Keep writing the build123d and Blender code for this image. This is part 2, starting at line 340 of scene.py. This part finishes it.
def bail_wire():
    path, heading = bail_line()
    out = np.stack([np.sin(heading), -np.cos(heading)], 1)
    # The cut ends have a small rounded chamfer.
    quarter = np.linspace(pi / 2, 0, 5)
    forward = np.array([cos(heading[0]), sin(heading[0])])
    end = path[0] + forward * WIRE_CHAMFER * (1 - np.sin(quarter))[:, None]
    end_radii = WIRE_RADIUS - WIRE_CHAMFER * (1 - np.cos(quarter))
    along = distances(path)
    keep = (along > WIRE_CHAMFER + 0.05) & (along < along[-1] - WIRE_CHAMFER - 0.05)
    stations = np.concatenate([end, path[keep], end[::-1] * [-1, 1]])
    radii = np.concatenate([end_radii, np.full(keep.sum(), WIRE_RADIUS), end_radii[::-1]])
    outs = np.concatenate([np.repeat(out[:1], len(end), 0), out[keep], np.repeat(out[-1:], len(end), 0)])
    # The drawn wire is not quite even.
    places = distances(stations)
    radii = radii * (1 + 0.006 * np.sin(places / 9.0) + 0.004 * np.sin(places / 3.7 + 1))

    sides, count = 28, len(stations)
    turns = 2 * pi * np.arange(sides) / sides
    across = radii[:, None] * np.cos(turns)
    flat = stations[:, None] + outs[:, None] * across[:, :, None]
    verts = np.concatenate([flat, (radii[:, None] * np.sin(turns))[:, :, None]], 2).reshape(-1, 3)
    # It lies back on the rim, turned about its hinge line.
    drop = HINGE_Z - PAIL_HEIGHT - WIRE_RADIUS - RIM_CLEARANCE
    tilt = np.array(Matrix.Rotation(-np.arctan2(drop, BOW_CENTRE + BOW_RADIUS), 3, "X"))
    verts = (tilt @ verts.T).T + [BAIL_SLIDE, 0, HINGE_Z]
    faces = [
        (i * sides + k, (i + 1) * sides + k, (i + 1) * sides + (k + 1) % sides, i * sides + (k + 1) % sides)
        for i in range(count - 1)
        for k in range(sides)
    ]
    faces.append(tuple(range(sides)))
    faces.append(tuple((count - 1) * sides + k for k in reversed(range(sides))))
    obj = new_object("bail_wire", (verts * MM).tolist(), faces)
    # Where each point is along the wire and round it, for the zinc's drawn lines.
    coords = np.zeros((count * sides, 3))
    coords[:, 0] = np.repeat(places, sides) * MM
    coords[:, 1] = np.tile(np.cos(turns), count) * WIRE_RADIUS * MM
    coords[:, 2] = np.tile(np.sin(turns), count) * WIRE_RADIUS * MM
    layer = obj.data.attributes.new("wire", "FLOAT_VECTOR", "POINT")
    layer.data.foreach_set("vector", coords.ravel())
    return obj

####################

• [Task details]: Reproduce the data in its entirety, matching each character.

• [Full output]:
Keep writing the build123d and Blender code for this image. This is part 2, starting at line 340 of scene.py. This part finishes it.
def bail_wire():
    path, heading = bail_line()
    out = np.stack([np.sin(heading), -np.cos(heading)], 1)
    # The cut ends have a small rounded chamfer.
    quarter = np.linspace(pi / 2, 0, 5)
    forward = np.array([cos(heading[0]), sin(heading[0])])
    end = path[0] + forward * WIRE_CHAMFER * (1 - np.sin(quarter))[:, None]
    end_radii = WIRE_RADIUS - WIRE_CHAMFER * (1 - np.cos(quarter))
    along = distances(path)
    keep = (along > WIRE_CHAMFER + 0.05) & (along < along[-1] - WIRE_CHAMFER - 0.05)
    stations = np.concatenate([end, path[keep], end[::-1] * [-1, 1]])
    radii = np.concatenate([end_radii, np.full(keep.sum(), WIRE_RADIUS), end_radii[::-1]])
    outs = np.concatenate([np.repeat(out[:1], len(end), 0), out[keep], np.repeat(out[-1:], len(end), 0)])
    # The drawn wire is not quite even.
    places = distances(stations)
    radii = radii * (1 + 0.006 * np.sin(places / 9.0) + 0.004 * np.sin(places / 3.7 + 1))

    sides, count = 28, len(stations)
    turns = 2 * pi * np.arange(sides) / sides
    across = radii[:, None] * np.cos(turns)
    flat = stations[:, None] + outs[:, None] * across[:, :, None]
    verts = np.concatenate([flat, (radii[:, None] * np.sin(turns))[:, :, None]], 2).reshape(-1, 3)
    # It lies back on the rim, turned about its hinge line.
    drop = HINGE_Z - PAIL_HEIGHT - WIRE_RADIUS - RIM_CLEARANCE
    tilt = np.array(Matrix.Rotation(-np.arctan2(drop, BOW_CENTRE + BOW_RADIUS), 3, "X"))
    verts = (tilt @ verts.T).T + [BAIL_SLIDE, 0, HINGE_Z]
    faces = [
        (i * sides + k, (i + 1) * sides + k, (i + 1) * sides + (k + 1) % sides, i * sides + (k + 1) % sides)
        for i in range(count - 1)
        for k in range(sides)
    ]
    faces.append(tuple(range(sides)))
    faces.append(tuple((count - 1) * sides + k for k in reversed(range(sides))))
    obj = new_object("bail_wire", (verts * MM).tolist(), faces)
    # Where each point is along the wire and round it, for the zinc's drawn lines.
    coords = np.zeros((count * sides, 3))
    coords[:, 0] = np.repeat(places, sides) * MM
    coords[:, 1] = np.tile(np.cos(turns), count) * WIRE_RADIUS * MM
    coords[:, 2] = np.tile(np.sin(turns), count) * WIRE_RADIUS * MM
    layer = obj.data.attributes.new("wire", "FLOAT_VECTOR", "POINT")
    layer.data.foreach_set("vector", coords.ravel())
    return obj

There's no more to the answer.